### TASK GOAL
State the number of lines that contain the word "down", and add nothing else.
** begin SUPPLIED RECORDS **
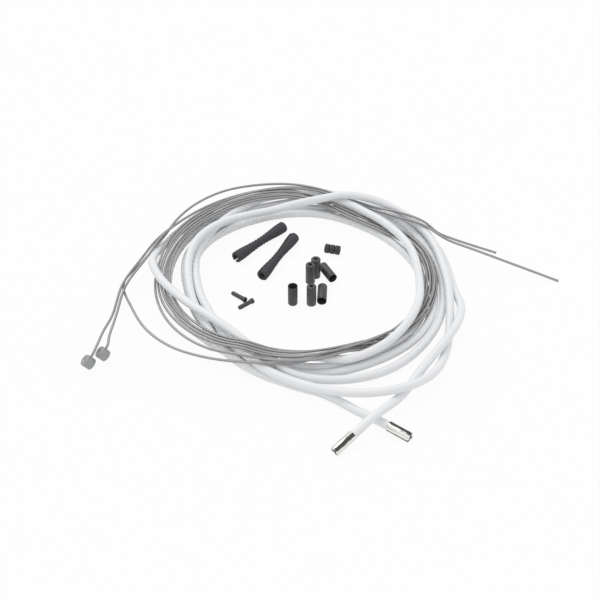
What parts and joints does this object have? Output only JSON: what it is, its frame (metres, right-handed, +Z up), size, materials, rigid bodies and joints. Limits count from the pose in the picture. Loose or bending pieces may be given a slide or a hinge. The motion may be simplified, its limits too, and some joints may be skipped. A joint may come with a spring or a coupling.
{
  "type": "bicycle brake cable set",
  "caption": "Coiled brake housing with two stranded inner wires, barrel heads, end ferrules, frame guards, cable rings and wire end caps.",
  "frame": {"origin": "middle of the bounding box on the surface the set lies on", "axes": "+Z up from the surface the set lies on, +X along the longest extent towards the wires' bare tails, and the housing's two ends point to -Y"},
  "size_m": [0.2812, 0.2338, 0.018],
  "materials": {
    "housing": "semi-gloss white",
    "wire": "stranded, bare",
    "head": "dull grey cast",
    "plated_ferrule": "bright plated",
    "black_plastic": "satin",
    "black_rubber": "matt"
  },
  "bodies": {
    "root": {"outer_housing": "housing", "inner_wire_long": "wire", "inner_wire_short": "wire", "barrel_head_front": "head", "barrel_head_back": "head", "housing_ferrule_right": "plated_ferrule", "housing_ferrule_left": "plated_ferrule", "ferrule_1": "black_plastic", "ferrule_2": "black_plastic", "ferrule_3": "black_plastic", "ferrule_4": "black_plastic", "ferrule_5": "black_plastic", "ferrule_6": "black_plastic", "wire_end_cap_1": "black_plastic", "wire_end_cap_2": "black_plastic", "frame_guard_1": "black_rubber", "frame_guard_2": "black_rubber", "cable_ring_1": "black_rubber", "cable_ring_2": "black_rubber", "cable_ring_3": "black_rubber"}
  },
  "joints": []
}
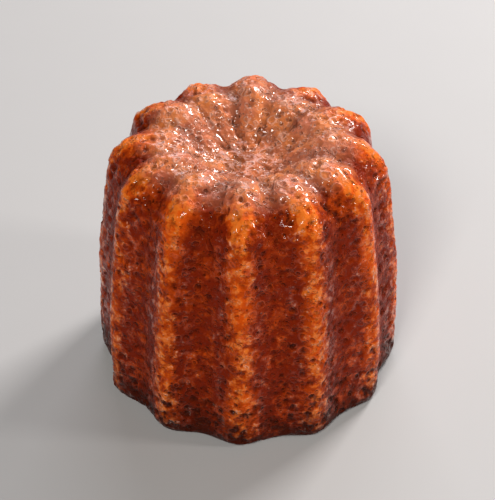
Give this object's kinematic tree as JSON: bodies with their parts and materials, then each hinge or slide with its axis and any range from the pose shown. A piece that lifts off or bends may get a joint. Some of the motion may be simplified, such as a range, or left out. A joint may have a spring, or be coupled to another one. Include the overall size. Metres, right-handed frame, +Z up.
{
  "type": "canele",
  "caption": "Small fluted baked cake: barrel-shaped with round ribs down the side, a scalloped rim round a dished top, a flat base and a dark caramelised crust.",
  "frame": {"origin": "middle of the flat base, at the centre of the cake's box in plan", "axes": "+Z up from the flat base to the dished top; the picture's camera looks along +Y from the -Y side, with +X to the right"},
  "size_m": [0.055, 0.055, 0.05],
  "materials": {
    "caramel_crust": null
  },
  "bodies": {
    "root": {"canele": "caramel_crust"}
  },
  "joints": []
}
** end SUPPLIED RECORDS **
** begin SUPPLIED RECORDS **
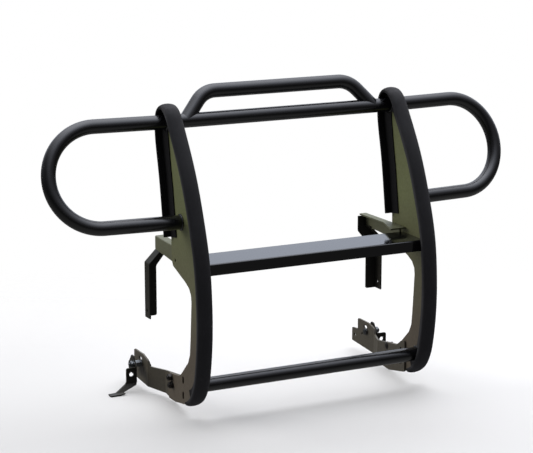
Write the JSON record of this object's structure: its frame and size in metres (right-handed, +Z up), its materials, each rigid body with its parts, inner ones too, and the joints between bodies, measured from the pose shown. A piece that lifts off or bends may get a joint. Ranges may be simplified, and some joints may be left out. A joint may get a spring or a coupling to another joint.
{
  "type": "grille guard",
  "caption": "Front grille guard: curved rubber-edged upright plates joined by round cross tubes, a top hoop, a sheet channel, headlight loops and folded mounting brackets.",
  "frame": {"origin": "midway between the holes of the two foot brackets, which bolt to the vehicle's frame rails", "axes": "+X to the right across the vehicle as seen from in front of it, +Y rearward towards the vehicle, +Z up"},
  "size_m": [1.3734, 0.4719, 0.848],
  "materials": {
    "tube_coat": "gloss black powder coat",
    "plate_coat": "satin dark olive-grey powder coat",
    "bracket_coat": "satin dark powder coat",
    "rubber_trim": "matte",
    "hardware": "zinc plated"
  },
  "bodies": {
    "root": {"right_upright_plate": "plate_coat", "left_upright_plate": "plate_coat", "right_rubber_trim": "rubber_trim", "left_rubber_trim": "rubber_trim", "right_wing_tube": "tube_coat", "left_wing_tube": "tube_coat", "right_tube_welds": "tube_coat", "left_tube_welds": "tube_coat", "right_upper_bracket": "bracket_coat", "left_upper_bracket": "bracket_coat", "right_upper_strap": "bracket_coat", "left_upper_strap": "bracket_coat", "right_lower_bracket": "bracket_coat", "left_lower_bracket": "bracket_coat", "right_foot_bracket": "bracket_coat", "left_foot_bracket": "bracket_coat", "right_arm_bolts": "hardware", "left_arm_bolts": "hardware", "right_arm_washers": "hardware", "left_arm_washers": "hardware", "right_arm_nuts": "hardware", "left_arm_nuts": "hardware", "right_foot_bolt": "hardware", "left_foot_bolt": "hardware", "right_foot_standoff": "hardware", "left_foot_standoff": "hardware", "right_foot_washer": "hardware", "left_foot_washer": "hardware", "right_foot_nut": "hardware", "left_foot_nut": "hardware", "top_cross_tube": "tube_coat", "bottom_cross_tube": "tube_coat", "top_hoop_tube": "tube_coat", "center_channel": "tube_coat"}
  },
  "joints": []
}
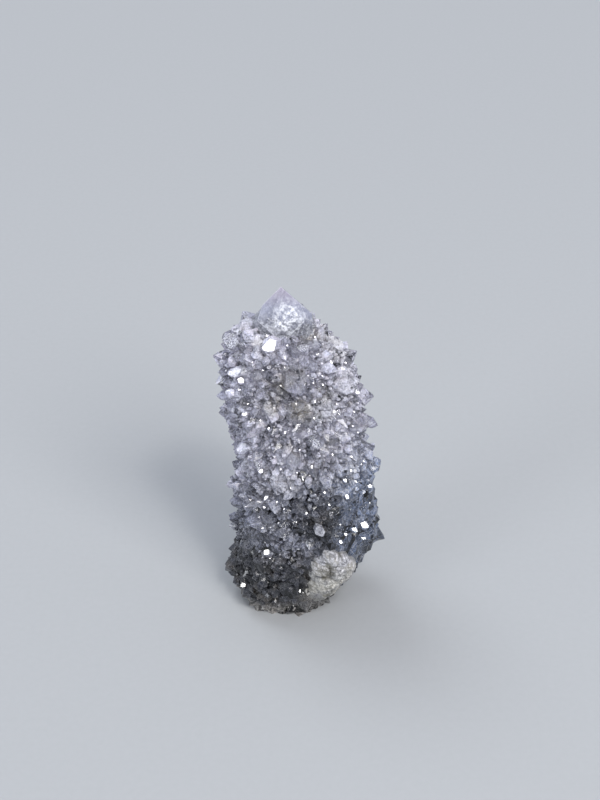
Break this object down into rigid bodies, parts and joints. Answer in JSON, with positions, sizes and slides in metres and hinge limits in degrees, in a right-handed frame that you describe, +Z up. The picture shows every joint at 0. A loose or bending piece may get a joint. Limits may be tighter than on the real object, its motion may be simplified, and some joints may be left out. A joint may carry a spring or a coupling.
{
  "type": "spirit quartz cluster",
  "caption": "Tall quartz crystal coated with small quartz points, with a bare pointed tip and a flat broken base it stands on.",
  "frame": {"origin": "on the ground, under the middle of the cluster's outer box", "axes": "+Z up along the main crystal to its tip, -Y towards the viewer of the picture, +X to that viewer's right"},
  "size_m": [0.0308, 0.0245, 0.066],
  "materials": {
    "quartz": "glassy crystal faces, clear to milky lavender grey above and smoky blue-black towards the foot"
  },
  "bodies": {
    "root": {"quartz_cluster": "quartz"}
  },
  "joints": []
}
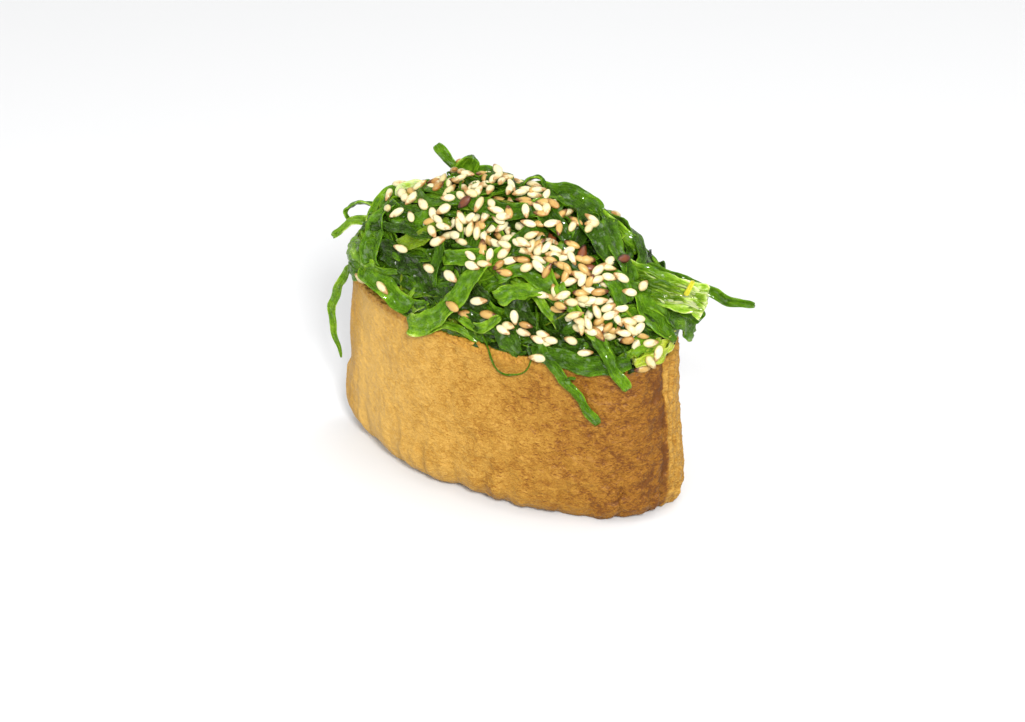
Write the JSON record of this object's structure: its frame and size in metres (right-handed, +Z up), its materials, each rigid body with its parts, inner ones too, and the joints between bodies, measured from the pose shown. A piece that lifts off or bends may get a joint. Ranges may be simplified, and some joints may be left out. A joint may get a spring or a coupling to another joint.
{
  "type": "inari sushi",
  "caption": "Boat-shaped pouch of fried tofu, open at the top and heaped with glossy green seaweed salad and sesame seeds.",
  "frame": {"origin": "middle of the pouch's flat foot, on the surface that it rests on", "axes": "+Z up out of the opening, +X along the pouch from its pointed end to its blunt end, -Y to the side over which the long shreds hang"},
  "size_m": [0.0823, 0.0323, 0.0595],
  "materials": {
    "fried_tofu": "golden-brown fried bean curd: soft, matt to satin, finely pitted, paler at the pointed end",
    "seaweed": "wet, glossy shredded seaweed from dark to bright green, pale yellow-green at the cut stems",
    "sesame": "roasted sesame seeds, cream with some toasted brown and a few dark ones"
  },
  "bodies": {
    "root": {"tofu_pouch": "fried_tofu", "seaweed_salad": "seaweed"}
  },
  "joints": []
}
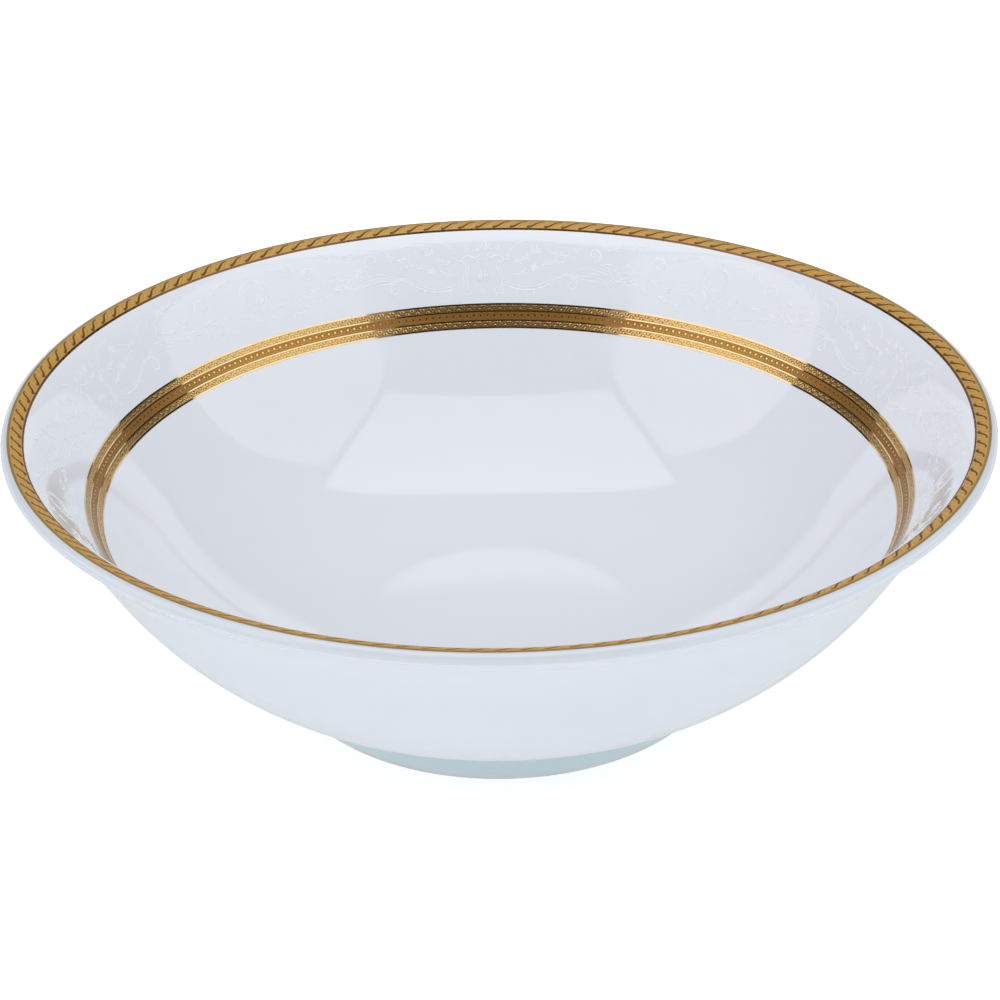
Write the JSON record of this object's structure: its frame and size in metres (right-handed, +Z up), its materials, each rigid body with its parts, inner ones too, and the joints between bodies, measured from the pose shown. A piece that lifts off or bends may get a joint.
** end SUPPLIED RECORDS **
** begin SUPPLIED RECORDS **
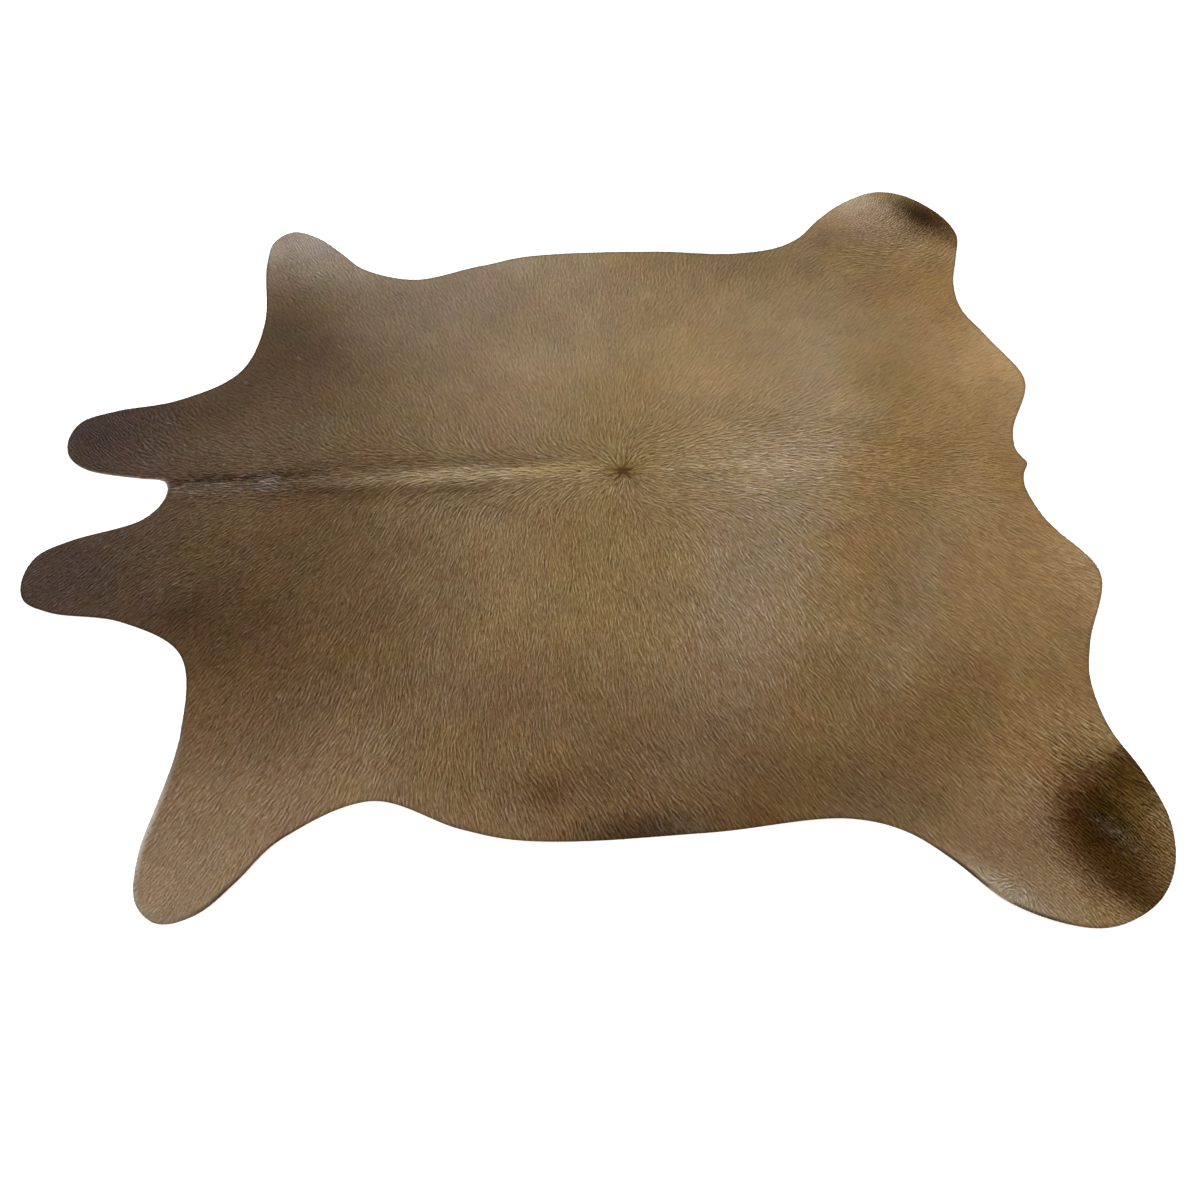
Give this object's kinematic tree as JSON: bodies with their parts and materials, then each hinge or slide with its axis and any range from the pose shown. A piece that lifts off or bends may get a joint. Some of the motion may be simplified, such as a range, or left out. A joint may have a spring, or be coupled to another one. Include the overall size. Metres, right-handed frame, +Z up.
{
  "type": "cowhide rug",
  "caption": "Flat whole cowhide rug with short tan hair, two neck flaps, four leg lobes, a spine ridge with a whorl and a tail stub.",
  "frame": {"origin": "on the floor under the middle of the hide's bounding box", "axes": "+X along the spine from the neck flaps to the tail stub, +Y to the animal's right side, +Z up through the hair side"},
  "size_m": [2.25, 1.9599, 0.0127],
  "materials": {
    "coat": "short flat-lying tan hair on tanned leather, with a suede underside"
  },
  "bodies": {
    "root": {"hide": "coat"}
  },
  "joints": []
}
** end SUPPLIED RECORDS **
### RIGHT ANSWER
2